Spring is rapidly approaching, and we all know what that means: Summer is just around the corner. And again, we all know what that means: You had better find yourself a job, you lazy asshole. Personally, I had the nice experience of applying for a whole multitude of jobs when I was home over spring break. I went from store to store with a deranged look in my eye, hoping I conveyed the amount of sheer desperation that I felt. At one point I even looked one of my potential bosses in the eye and mentally communicated, “It’s either this or babysitting all summer, and we both know that kids can be dicks.” This experience led me to ask the obvious question: Why wouldn’t anyone want to hire an undergrad college student who has really no valid job experience? Really, I am possibly the perfect job candidate around.
I began my search optimistically. I donned my least shabby outfit and ventured downtown. I walked into the first store and noticed there were three cats just wandering around. This is an issue because I’m obsessed with cats, and it might have distracted from the put-together look I was going for. (Although how can we really be sure?).
I approached the counter and asked, “Hi, do you hire summer…” and at that exact moment a cat leapt on to the counter. What could I do? I finished the sentence, “Cats! And by cats I mean… You have a lot of cats.” The elderly lady working the counter peered at me, clearly not appreciating how overwhelmed I was by the whole situation.
“Yes,” she responded with the kind of half grin that you give to your weird cousin at family gatherings. Then, of course, I booked it out of there, after contemplating taking a picture with the cat and deciding against it.
Things continued from that point on a slightly higher note. I successfully completed a few applications. Dropped a few résumés off. I was feeling like a functional adult for all of five minutes. But then the worst happened. Someone asked me, “What makes you qualified for this job?”
This happened to occur in a little cafe, and I was completely tongue-tied. I looked around, processing the environment around me-food, drinks, waitresses-looking for anything that might give me a hint as to what I should say that would make me sound at least somewhat intelligent. Here’s what I came up with (apparently the only logical thing I could think of): “I, too, enjoy partaking in the occasional brunch feast.” Needless to say, this was followed by supremely awkward eye contact and utter silence. (PSA: I do not do well with silence). So I continued talking.
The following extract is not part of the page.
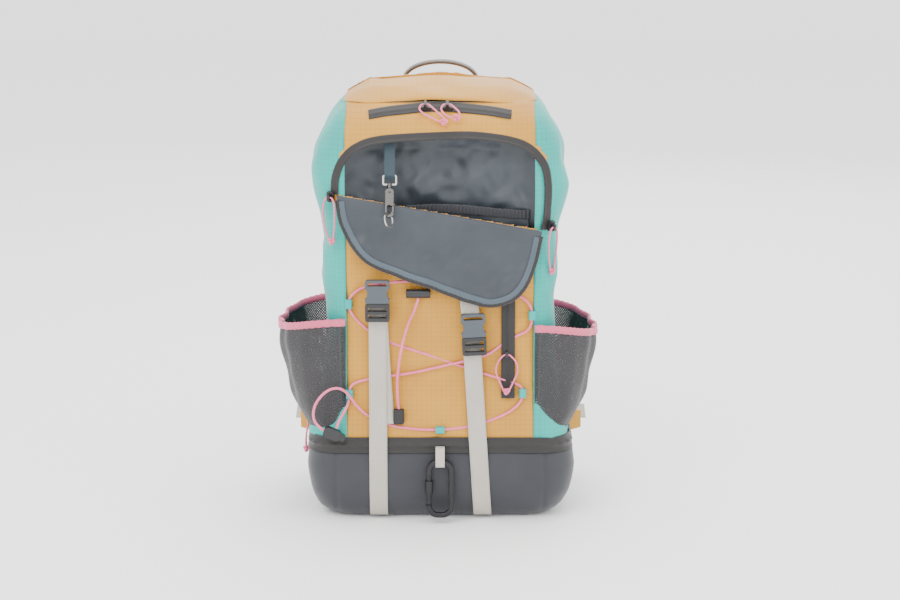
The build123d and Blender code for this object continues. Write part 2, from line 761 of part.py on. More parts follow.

“You know, I would say breakfast is the mightiest of meals. Without breakfast, how could you conquer the day? Coffee and bacon. I have no job experience.”
He looked at me with the kind of cold blank stare reserved for those people who are just the biggest idiots you know.
“Thank you and good day sir,” I said with a dramatic flare that I really didn’t know I possessed.
If I were going to summarize this whole experience, I would say that being an adult sucks. Moral of the story: Work on your social skills before applying for jobs. Also, if you know of any jobs that require virtually no job experience, please let me know.